* START Input records *
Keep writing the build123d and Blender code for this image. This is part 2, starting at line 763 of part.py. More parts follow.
* END Input records *
* START Input records *
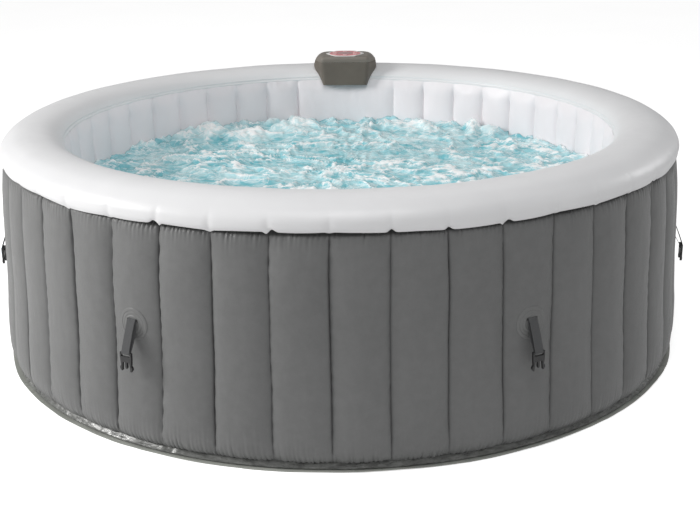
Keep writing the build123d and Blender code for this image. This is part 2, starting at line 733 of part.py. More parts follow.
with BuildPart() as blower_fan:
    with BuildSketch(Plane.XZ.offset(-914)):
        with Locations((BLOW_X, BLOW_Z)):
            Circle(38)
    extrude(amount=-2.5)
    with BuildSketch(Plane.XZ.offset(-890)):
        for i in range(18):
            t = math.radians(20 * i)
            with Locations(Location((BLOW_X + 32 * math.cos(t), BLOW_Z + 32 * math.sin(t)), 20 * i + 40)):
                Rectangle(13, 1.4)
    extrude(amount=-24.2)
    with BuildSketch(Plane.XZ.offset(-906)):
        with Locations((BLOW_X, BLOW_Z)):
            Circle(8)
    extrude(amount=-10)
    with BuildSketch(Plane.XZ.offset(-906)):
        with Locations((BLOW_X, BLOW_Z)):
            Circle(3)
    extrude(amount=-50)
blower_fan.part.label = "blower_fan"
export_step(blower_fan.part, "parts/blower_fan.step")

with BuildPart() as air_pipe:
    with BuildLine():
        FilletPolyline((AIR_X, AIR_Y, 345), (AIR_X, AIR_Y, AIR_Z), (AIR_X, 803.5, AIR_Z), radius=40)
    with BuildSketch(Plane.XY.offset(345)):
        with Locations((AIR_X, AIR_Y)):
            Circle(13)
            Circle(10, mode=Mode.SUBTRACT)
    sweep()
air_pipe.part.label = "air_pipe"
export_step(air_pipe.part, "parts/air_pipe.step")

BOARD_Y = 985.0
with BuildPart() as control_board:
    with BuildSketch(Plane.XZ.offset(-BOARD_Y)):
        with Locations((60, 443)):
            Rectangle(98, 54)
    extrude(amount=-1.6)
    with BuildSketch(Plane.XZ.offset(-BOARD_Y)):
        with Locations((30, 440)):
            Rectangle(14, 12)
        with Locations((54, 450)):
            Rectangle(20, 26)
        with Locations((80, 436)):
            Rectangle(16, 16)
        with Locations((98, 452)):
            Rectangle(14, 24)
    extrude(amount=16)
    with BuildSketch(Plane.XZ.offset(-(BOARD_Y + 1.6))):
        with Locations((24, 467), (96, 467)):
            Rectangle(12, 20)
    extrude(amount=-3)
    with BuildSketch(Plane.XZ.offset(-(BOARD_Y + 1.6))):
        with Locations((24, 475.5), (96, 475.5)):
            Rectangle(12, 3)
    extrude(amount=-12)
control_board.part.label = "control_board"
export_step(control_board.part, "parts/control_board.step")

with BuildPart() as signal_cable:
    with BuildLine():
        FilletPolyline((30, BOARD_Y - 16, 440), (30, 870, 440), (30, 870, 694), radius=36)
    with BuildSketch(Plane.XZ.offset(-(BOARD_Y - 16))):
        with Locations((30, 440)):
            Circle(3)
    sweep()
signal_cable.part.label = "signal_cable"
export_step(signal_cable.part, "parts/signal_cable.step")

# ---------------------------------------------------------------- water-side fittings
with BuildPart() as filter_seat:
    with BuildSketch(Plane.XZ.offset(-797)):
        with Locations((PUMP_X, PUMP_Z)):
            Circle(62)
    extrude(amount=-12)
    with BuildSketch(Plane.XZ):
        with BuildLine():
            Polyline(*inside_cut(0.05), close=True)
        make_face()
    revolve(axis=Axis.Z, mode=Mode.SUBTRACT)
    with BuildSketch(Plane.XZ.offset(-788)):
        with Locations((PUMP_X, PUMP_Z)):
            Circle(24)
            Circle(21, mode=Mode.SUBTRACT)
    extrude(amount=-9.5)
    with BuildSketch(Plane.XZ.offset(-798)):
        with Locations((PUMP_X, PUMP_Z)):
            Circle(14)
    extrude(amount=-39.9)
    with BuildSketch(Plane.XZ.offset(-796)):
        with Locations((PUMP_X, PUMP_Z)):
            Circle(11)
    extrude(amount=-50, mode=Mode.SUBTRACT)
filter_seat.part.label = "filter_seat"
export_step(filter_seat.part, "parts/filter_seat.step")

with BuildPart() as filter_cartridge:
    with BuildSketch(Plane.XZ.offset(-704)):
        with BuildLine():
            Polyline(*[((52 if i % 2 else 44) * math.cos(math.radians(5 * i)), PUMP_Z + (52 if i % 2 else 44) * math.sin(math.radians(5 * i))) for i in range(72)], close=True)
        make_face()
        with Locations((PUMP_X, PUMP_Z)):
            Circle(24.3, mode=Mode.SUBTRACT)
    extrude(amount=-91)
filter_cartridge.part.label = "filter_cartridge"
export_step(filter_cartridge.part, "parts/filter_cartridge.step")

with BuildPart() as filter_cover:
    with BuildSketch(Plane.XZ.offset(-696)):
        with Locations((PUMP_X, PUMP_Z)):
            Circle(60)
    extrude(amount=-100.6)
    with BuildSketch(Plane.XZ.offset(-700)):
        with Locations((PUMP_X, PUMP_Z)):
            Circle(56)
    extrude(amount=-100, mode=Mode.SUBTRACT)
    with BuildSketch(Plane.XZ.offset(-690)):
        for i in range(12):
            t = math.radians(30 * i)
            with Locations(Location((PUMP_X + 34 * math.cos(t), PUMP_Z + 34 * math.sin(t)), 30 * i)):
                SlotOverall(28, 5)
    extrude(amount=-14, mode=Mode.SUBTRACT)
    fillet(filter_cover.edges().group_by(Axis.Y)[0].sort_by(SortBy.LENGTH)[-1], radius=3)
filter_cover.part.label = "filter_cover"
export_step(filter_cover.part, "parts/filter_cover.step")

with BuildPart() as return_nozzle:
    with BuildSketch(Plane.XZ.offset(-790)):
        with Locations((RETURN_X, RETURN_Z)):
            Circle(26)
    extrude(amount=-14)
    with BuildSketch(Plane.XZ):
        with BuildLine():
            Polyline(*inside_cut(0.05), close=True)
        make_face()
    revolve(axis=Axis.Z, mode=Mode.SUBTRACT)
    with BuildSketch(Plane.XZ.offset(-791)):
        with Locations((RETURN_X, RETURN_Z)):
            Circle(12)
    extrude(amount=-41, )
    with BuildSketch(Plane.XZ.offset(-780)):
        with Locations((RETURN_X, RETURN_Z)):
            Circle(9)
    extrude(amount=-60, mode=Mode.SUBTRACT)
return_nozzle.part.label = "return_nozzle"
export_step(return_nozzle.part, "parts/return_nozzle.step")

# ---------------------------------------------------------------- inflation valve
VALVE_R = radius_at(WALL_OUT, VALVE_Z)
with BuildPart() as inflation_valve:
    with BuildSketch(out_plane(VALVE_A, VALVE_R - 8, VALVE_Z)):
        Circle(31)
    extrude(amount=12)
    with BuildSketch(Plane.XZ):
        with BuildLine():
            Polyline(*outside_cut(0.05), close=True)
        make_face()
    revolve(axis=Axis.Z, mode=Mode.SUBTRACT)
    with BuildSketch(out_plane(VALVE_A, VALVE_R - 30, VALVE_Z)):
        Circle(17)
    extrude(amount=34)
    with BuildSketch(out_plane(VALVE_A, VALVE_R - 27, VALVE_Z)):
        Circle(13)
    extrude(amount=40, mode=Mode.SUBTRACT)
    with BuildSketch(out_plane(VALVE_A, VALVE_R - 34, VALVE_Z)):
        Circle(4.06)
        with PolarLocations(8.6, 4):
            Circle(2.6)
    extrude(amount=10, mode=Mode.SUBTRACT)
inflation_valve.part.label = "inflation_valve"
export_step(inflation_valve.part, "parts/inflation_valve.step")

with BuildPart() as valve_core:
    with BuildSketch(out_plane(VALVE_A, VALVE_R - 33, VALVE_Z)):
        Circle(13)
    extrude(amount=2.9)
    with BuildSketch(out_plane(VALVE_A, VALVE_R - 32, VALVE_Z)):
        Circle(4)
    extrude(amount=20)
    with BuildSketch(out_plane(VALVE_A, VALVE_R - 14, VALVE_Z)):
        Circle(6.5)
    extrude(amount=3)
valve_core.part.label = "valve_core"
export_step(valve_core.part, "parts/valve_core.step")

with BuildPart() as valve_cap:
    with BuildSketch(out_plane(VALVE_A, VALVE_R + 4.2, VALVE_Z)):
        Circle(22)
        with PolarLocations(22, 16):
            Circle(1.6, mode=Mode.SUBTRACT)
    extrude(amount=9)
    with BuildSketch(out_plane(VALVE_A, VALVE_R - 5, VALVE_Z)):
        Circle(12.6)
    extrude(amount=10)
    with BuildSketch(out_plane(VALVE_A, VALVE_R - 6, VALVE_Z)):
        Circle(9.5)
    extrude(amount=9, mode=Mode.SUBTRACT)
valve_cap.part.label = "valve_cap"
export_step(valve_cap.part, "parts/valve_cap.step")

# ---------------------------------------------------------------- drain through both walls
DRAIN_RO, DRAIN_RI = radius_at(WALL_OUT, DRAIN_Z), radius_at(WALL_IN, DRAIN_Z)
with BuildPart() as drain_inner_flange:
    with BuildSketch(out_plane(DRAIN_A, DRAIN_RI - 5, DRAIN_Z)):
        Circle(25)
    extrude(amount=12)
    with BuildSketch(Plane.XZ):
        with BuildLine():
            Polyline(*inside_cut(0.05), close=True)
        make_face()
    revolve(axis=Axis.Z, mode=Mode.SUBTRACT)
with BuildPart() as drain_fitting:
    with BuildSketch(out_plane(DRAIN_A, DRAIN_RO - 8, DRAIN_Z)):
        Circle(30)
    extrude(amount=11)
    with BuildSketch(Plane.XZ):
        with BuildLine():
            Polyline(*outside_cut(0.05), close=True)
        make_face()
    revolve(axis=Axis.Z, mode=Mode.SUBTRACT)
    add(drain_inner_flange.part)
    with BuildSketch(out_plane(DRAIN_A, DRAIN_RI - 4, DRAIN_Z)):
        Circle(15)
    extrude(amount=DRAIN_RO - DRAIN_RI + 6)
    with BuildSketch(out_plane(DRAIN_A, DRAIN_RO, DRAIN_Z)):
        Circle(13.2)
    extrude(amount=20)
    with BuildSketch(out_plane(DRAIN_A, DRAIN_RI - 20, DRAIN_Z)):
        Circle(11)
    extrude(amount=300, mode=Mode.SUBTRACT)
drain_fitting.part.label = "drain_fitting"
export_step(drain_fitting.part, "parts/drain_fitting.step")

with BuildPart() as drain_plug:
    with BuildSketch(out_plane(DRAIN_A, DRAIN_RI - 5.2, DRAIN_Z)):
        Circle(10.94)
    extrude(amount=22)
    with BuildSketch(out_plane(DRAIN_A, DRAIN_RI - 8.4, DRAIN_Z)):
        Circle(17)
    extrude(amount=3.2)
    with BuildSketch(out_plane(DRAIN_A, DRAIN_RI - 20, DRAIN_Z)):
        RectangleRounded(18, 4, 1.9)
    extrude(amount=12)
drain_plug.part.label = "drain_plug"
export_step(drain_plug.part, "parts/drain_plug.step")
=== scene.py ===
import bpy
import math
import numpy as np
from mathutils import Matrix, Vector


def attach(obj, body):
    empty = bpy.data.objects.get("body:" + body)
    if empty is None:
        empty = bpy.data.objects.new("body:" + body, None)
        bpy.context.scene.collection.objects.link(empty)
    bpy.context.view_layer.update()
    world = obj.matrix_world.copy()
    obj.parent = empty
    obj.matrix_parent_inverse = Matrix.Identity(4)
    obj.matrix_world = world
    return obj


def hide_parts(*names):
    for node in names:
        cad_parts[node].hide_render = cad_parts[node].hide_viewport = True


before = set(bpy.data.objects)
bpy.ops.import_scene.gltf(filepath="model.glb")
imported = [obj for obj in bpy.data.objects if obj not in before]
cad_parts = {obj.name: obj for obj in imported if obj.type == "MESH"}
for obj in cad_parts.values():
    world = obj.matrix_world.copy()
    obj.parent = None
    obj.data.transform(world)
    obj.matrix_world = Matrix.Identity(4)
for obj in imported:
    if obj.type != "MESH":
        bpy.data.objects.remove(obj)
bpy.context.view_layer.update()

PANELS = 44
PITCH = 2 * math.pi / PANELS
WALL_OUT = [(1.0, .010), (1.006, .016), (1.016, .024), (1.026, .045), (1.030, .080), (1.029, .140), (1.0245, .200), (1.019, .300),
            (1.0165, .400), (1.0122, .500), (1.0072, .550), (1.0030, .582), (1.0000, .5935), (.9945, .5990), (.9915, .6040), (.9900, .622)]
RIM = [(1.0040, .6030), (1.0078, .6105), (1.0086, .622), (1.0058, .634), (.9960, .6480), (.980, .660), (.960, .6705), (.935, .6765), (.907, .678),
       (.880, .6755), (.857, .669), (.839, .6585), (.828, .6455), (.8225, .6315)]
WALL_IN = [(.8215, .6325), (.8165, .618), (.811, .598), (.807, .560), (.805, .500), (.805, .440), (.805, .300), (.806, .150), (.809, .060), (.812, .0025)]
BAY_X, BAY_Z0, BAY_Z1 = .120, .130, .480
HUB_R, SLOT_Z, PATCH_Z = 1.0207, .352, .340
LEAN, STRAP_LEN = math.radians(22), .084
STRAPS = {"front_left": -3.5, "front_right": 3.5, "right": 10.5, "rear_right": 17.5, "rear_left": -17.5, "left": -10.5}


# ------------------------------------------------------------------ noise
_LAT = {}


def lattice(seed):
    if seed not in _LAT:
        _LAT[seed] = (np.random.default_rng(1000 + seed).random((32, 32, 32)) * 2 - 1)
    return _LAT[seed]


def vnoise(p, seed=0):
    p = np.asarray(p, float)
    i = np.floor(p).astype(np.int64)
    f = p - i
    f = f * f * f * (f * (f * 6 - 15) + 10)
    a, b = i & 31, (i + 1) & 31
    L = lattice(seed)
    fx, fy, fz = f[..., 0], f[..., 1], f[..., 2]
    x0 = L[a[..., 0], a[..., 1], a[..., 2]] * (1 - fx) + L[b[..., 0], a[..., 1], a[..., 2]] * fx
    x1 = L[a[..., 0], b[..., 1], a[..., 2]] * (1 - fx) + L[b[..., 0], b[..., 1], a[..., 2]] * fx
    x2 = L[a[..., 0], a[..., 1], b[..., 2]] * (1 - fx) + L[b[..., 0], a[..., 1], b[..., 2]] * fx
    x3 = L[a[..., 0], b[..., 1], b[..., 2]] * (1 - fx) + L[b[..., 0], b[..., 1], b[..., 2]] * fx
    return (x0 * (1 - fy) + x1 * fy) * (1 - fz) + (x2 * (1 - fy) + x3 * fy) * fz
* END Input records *
Exercise instructions:
Identify every line above with the string "empty" in it. Copy those lines.

The solution:
    empty = bpy.data.objects.get("body:" + body)
    if empty is None:
        empty = bpy.data.objects.new("body:" + body, None)
        bpy.context.scene.collection.objects.link(empty)
    obj.parent = empty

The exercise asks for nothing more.